3) Should I put insulation or anything above the block-off plate? Otherwise, what is to stop the heat from radiating through the metal and up the chimney? I was thinking of maybe making two block-off plates, with a 4" space between them filled with insulation. Is this necessary? Is it just overkill?
Two plates sounds like overkill to me. I used two layers of high-temp fiberglass on mine, leaving a couple inches of space around the pipe hole to be safe. I like the idea of having some insulation there, but I've nothing to prove that it makes a difference or not. Having the blockoff plate is the important thing!
 
check with your local hearth store, they should have higher temp silicone (rtv) i'd look for 500F and above , it is available (although harder to find) at 1k or higher, but in my opinion that is overkill
 
hstraf said:
Hello,

I am about to start making a "block-off plate" in preparation to install a new insert into an open hearth. I need some help to understand a few things.

Here is the article I am using as a guide:

https://www.hearth.com/econtent/index.php/articles/making_a_block_off_plate/

1) Is there any special metal I should use? My local home builder supply store sells a large square of sheet metal, but it is not stainless steel. Is this ok? (They didn't know what kind of metal it is... they said it's "metal flashing".)
Common galvanized 26 gage sheet metal will work 28 ga ok 24 gage ok

2) The guide says that I should "Silicone the joint between plate and wall and furnace cement between pipe and hole…". What kind of silicone should I use between the plate and wall? Is there special fireplace silicone? I imagine the metal plate will get very hot, and the store has about 200 types of silicone tubes...

If you may be able to do it with one tube of caulk any tube that has fire block standard 136 will satisfy all temp ranges If using two differnet types then 500 degree RTV can be used around the peremeter and gasket / furnace / refractory cement to fill the space between the liner and plate the highest temp area

I already have the furnace cement for the pipe and hole, but I'm confused about the plate and wall silicone type I need.

3) Should I put insulation or anything above the block-off plate? Otherwise, what is to stop the heat from radiating through the metal and up the chimney? I was thinking of maybe making two block-off plates, with a 4" space between them filled with insulation. Is this necessary? Is it just overkill? Maybe I should tack on some reflective tinfoil or something on the insert-facing side of the plate to reflect the heat back down?

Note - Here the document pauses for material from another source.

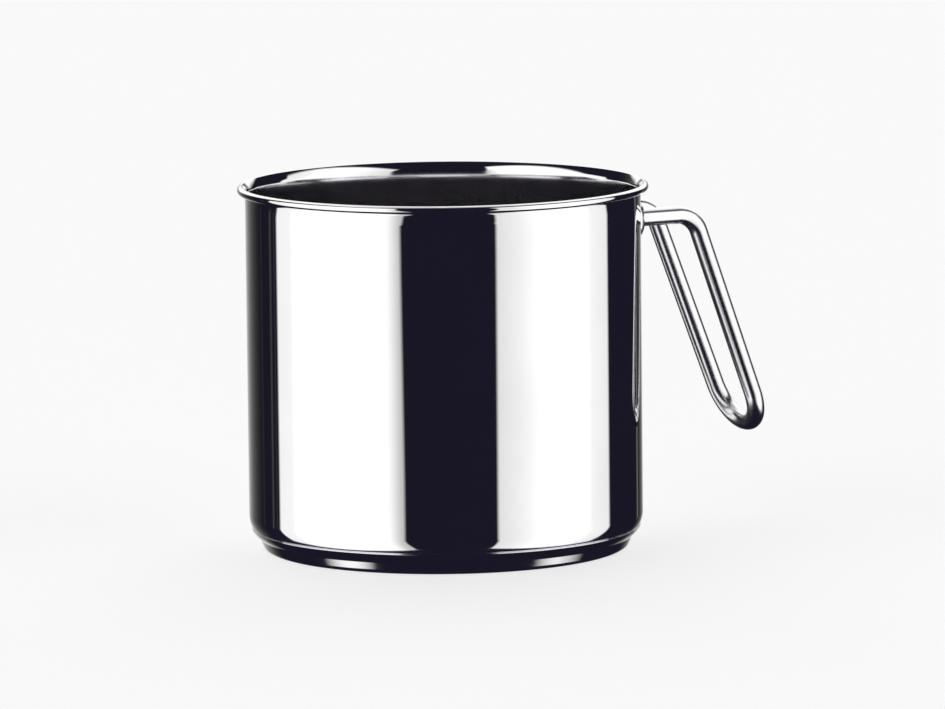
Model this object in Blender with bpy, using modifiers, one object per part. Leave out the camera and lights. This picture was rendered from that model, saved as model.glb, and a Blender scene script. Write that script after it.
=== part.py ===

Its not a bad idea to insulate the area above the plate However due to the heat in the liner common fiberglass should not be used Ceramic or Karowool is best for that application

However if the chimney cap is sealed and the block off space sealed then is that not a dead air space? A dead air space is insulation in itself or if you insulated your liner and have an extra piece that insulation would be ok


Thanks very much for any help!
A helpfull hint the plate can be more than one piece over lap the joints and caulk seal them
 
elkimmeg said:
If you may be able to do it with one tube of caulk any tube that has fire block standard 136 will satisfy all temp ranges If using two differnet types then 500 degree RTV can be used around the peremeter and gasket / furnace / refractory cement to fill the space between the liner and plate the highest temp area
Elk, based on your recommendation a week or so ago, I just got a tube of the 3M FB136 product. The main ingredient in this stuff is Sodium Silicate, the same stuff that fireplace cement is made of. And it's labelled as a "sealant" not a cement. So I'm wondering if this is really a good choice for this application.
 
good question the 136 standard is the ability to withstand 1200 degrees Boss product is tested to 3000 degrees and the DAP 136 product tested to 2000 degrees the 1200 degrees should be enough to satisfy the task and heat range To me it flows out of the caulking tube much easier than refactory cement and seems more plyiable bothe products have siilicates I do not know of any silicone that will withstand 1200 degrees I have seen RTV ignite applied to the space in the flue liner
 
Can I use just the same cement stuff that is used between the flue/block-off plate ... for the block-off plate and the chimney wall?
 
Yes if it is rated 1200 degrees or above which the 136 is
 
elkimmeg said:
Yes if it is rated 1200 degrees or above which the 136 is

Yes, I believe it is. My concern is more about "sticky power". I understand that the stuff used between two metal pieces (pipe and block-off plate) might be different then the block-off plate and the cement/brick wall of the chimney.

But it will stick to both with no problem?

Why does the block-off creation guide recommend silicon AND the cement, then? Why not just the cement stuff?

(Sorry.. I'm just very confused -- it happens easily.)
 
You are not the onlyu one confused by all that. I am running my furnace right now so I can pull the insert and put in my blockoff plate.
 
DavidV said:
You are not the onlyu one confused by all that. I am running my furnace right now so I can pull the insert and put in my blockoff plate.

Seems to be the day for it. I had to screw mine up taking it out to replace the stove so I am making a new one today. BTW: I used furnace cement to glue the last one in and it held real well. Too well when you have to take the darn thing back out. The advantage to furnace cement over silicone is that if you do have to remove it you can take a little hammer and chip the cement off to get a clean surface to start again. Silicone would be a bit harder to get off.